Au-functionalized ZnO-branched SnO2 NWs	300	10	13.07	190	351	[41]
SnO2 thin film with a Pd island	300	250	28	3	50	[42]
Graphene-loaded Al-SnO2 nanotubes	300	100	23.8	2.2	1.4	[24]
S-4G-2C	250	10	2.49	0.46	3.92	This work

). It is evident that the sensor co-doped with rare earth Ce and single-layer graphene materials exhibits an extremely rapid response and recovery time, as well as a high response for hydrogen gas detection at relatively lower operating temperatures, confirming that Ce-SnO₂/SLG sensors have good application prospects and are suitable for hydrogen gas detection.

3.7. Sensing Mechanism

It is generally accepted that the sensing response arises from changes in the resistance of gas sensors, induced by the adsorption and desorption of gas molecules on the material surface. The detailed sensing mechanism has been described in references [43,44]. The oxygen vacancies play a critical role in the sensing performance. At different temperatures, oxygen molecules will chemically adsorb on the surface of SnO₂ in the form of O₂⁻, O⁻, and O²⁻:

O₂ (gas) → O₂ (ads)

(3)

O₂ (ads) + e⁻ → O₂⁻ (ads)

(4)

O₂⁻ (ads) + e⁻ → 2O⁻ (ads)

(5)

O⁻ (ads) + e⁻ → O²⁻ (ads)

(6)

Moreover, the oxygen species that have been adsorbed can react with H₂ molecules on the surface, following the equation provided below:

H₂ + 1/2 O₂⁻ (ads)→ H₂O (ads) + e⁻

(7)

H₂ + O⁻ (ads) → H₂O (ads) + e⁻

(8)

The interaction between the reducing gas and oxygen results in a reduction in adsorbed oxygen, which in turn reverses the band bending and enhances conductivity. SnO₂ is an N-type semiconductor, thereby its conductivity is primarily influenced by the quantity of oxygen adsorbed on its surface. Oxygen ions are formed as oxygen absorbs electrons from the conduction band of tin oxide, leading to the creation of vacancies and subsequently high resistance. When SnO₂ nanoparticles are exposed to H₂, the chemisorbed oxygen anions on the surface of tin oxide react with hydrogen, leading to the removal of chemisorbed oxygen anions and the oxidation of H₂ molecules. Consequently, the free electrons captured by these oxygen molecules are released back to the conduction band of tin oxide, resulting in a decrease in resistance.

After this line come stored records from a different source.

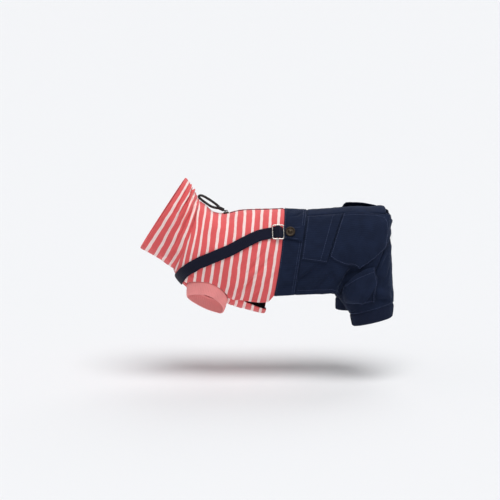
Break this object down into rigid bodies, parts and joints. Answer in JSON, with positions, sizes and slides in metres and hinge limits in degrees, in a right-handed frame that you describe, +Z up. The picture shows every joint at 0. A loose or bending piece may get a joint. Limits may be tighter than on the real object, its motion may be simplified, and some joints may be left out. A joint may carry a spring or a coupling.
{
  "type": "dog jumpsuit",
  "caption": "Small dog's jumpsuit as worn: striped jersey turtleneck top with coral sleeve cuffs, navy trousers with patch pockets and rib cuffs, and buttoned shoulder straps.",
  "frame": {"origin": "The outer face of the cloth on the middle of the back, where the body carries the garment.", "axes": "-X points to the head and +X to the tail, -Y to the wearer's left, +Z up. The garment is longest along X."},
  "size_m": [0.3824, 0.1424, 0.2201],
  "materials": {
    "striped_jersey": "cotton jersey knit, coral red with narrow white stripes",
    "coral_rib": "coral rib knit",
    "navy_twill": "navy cotton twill, topstitched",
    "navy_rib": "navy rib knit",
    "navy_webbing": "navy woven webbing and tape",
    "silver_wire": "polished nickel-plated wire",
    "bronze": "dark antique bronze",
    "black_plastic": "moulded black rubber and cord"
  },
  "bodies": {
    "garment": {"collar": "striped_jersey", "top_back_left": "striped_jersey", "top_back_right": "striped_jersey", "chest_panel": "striped_jersey", "belly_hem_band": "navy_webbing", "sleeve_cuff_left": "coral_rib", "sleeve_cuff_right": "coral_rib", "zip_tape": "navy_webbing", "zip_coil": "navy_webbing", "zip_slider": "bronze", "waistband": "navy_twill", "back_yoke": "navy_twill", "trouser_left": "navy_twill", "trouser_right": "navy_twill", "leg_cuff_left": "navy_rib", "leg_cuff_right": "navy_rib", "front_pocket_left": "navy_twill", "front_pocket_right": "navy_twill", "back_pocket_left": "navy_twill", "back_pocket_right": "navy_twill", "thigh_pocket_left": "navy_twill", "thigh_pocket_right": "navy_twill", "strap_left": "navy_webbing", "strap_right": "navy_webbing", "slider_left": "silver_wire", "slider_right": "silver_wire", "tab_left": "navy_twill", "tab_right": "navy_twill", "button_left": "bronze", "button_right": "bronze"},
    "zip_pull": {"zip_pull": "black_plastic"}
  },
  "joints": [
    {"name": "zip_pull_swing", "type": "hinge", "parent": "garment", "child": "zip_pull", "pos_m": [-0.05725, 0, -0.00156], "axis": [0, 1, 0], "range_deg": [0, 125]}
  ]
}
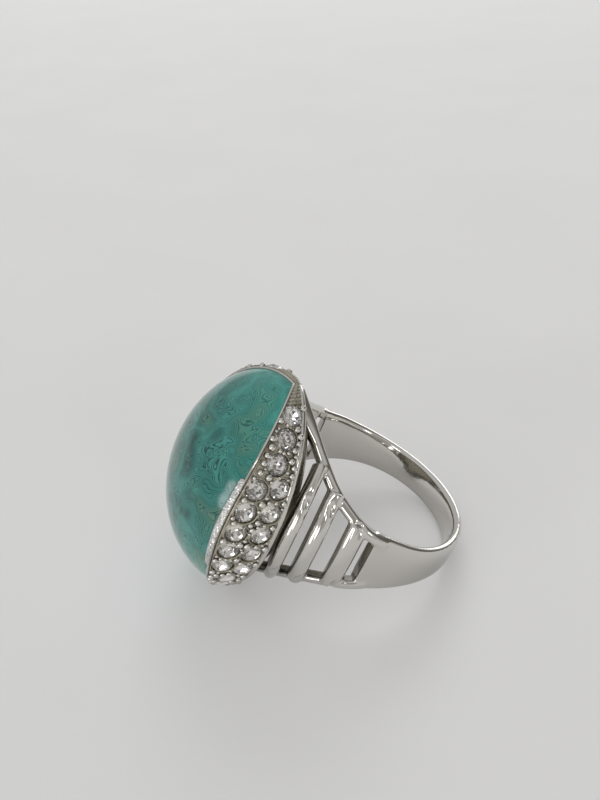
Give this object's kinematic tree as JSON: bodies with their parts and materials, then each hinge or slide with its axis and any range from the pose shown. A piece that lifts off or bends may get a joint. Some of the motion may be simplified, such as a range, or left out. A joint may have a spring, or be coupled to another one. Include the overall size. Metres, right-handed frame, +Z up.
{
  "type": "cocktail ring",
  "caption": "Statement finger ring with a large oval marbled cabochon, crescents of clear rhinestones, openwork shoulders and a tapering band.",
  "frame": {"origin": "middle of the ring's outline on the surface that it lies on", "axes": "+Z up from the surface; -X towards the stone, +X towards the band's back; Y across the finger, with the ring's mirror plane at y = 0"},
  "size_m": [0.0274, 0.0196, 0.0195],
  "materials": {
    "rhodium": "polished bright rhodium plate on a white-metal casting",
    "antiqued_rhodium": "beaded, darkened in the hollows",
    "marbled_resin": "glossy, translucent teal with dark swirls",
    "crystal": "clear, faceted, foil backed",
    "cement": "matt"
  },
  "bodies": {
    "root": {"shank": "rhodium", "head_tray": "rhodium", "cement_bed": "cement", "cabochon": "marbled_resin", "bezel_wire": "rhodium", "shoulder_right": "rhodium", "pave_panel_right": "antiqued_rhodium", "bezel_tab_right": "rhodium", "rhinestone_right_1": "crystal", "rhinestone_right_2": "crystal", "rhinestone_right_3": "crystal", "rhinestone_right_4": "crystal", "rhinestone_right_5": "crystal", "rhinestone_right_6": "crystal", "rhinestone_right_7": "crystal", "rhinestone_right_8": "crystal", "rhinestone_right_9": "crystal", "rhinestone_right_10": "crystal", "rhinestone_right_11": "crystal", "rhinestone_right_12": "crystal", "rhinestone_right_13": "crystal", "rhinestone_right_14": "crystal", "rhinestone_right_15": "crystal", "rhinestone_right_16": "crystal", "shoulder_left": "rhodium", "pave_panel_left": "antiqued_rhodium", "bezel_tab_left": "rhodium", "rhinestone_left_1": "crystal", "rhinestone_left_2": "crystal", "rhinestone_left_3": "crystal", "rhinestone_left_4": "crystal", "rhinestone_left_5": "crystal", "rhinestone_left_6": "crystal", "rhinestone_left_7": "crystal", "rhinestone_left_8": "crystal", "rhinestone_left_9": "crystal", "rhinestone_left_10": "crystal", "rhinestone_left_11": "crystal", "rhinestone_left_12": "crystal", "rhinestone_left_13": "crystal", "rhinestone_left_14": "crystal", "rhinestone_left_15": "crystal", "rhinestone_left_16": "crystal"}
  },
  "joints": []
}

The presence of both Ce³⁺ and Ce⁴⁺ on the surface of Ce-doped SnO₂ hydrogen-sensitive materials generates a significant number of additional oxygen vacancies. Ce⁴⁺, being an oxidizing ion, readily captures electrons, resulting in the formation of Ce³⁺ ions and the concomitant creation of numerous oxygen vacancies [45]. Moreover, at the interface of Ce-SnO₂/SLG composites, multiple heterogeneous interfaces exist. Specifically, an n–n junction forms between CeO₂ and SnO₂, and a p–n junction between SnO₂ and SLG [46]. Because CeO₂ has a lower work function than SnO₂, the n–n heterojunction facilitates a greater transfer of electrons from CeO₂ to SnO₂. This leads to more holes on SLG moving to SnO₂, and vice versa, until a dynamic equilibrium is reached. This facilitation thickens the depletion layers between CeO₂ and SnO₂, as well as between SnO₂ and SLG, thereby increasing the material’s resistance in air. In a hydrogen environment, hydrogen molecules react with adsorbed oxygen on the material surface, releasing electrons back into SnO₂. This reaction diminishes the depletion layer’s depth, reduces the energy band’s curvature, and lowers the potential barrier. Consequently, charge carriers transfer more readily, enhancing the material’s conductivity and significantly reducing its resistance.

4. Conclusions

In this work, Ce-SnO₂/SLG composite materials were prepared using a hydrothermal method, which has the advantages of simple operation, low cost, and the ability to achieve large-scale production. Among them, the 2% Ce-SnO₂/SLG-4 mg composite material has the best hydrogen sensitivity performance at a humidity of 20%, with a high response rate of 2.49. The reaction time decreased from 1.02 s to 0.46 s, indicating an extremely low response time. When detecting 10 ppm H₂ at 250 °C, the response and recovery times are 0.46 s and 3.92 s, respectively. Additionally, the sensor exhibits excellent selectivity and reproducibility for hydrogen gas. The reason why doping Ce enhances the hydrogen sensitivity of SnO₂ can be attributed to the following: an increase in Ce doping leads to increased disorder and more defects in the crystal structure of SLG, favoring the creation of more active sites; and Ce doping inhibits the growth of SnO₂ nanocrystals. Moreover, Ce doping enhances the concentration of oxygen vacancies (32.7%), thereby increasing active sites and boosting the material’s hydrogen sensitivity. Moreover, Ce doping facilitates the formation of n–n and p–n heterojunctions, which, through their combined effect, enhance charge carrier transfer, increase the material’s depletion layer thickness, and elevate its hydrogen sensitivity.